Output all of the entries below precisely as written.

begin

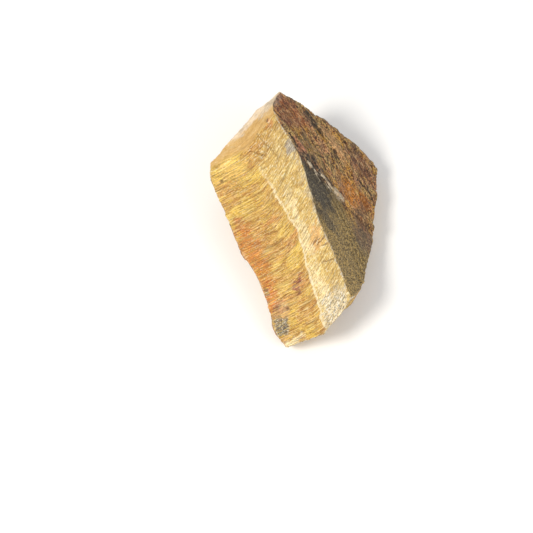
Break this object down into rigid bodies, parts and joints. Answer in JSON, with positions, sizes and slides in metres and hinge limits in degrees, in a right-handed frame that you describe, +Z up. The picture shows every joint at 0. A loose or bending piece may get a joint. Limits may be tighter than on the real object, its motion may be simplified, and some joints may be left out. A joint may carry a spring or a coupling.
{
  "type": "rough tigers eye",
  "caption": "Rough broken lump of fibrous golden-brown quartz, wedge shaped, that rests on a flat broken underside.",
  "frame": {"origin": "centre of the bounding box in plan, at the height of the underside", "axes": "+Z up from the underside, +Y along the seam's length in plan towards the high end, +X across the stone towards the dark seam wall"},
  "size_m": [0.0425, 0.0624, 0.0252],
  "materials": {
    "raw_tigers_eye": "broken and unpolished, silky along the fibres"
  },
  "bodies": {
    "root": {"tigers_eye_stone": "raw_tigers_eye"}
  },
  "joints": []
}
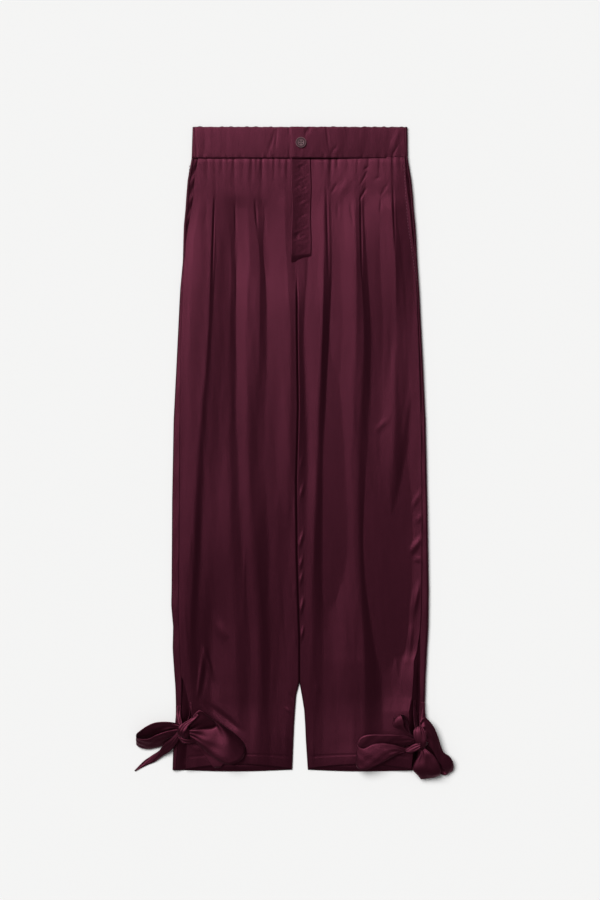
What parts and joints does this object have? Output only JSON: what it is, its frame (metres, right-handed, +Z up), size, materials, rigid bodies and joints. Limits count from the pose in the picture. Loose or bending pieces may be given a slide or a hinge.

end

### Response to this exercise
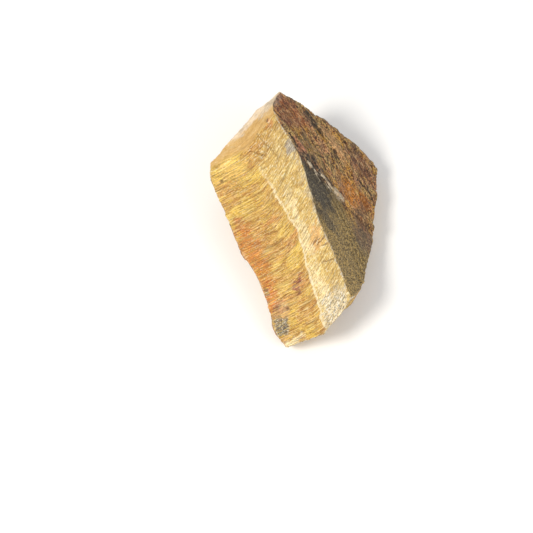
Break this object down into rigid bodies, parts and joints. Answer in JSON, with positions, sizes and slides in metres and hinge limits in degrees, in a right-handed frame that you describe, +Z up. The picture shows every joint at 0. A loose or bending piece may get a joint. Limits may be tighter than on the real object, its motion may be simplified, and some joints may be left out. A joint may carry a spring or a coupling.
{
  "type": "rough tigers eye",
  "caption": "Rough broken lump of fibrous golden-brown quartz, wedge shaped, that rests on a flat broken underside.",
  "frame": {"origin": "centre of the bounding box in plan, at the height of the underside", "axes": "+Z up from the underside, +Y along the seam's length in plan towards the high end, +X across the stone towards the dark seam wall"},
  "size_m": [0.0425, 0.0624, 0.0252],
  "materials": {
    "raw_tigers_eye": "broken and unpolished, silky along the fibres"
  },
  "bodies": {
    "root": {"tigers_eye_stone": "raw_tigers_eye"}
  },
  "joints": []
}
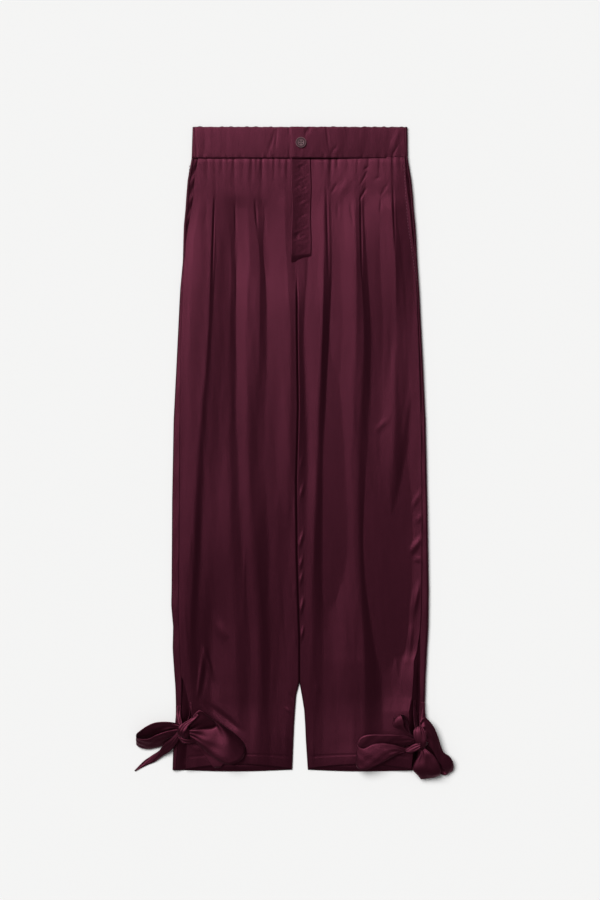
What parts and joints does this object have? Output only JSON: what it is, its frame (metres, right-handed, +Z up), size, materials, rigid bodies and joints. Limits count from the pose in the picture. Loose or bending pieces may be given a slide or a hinge.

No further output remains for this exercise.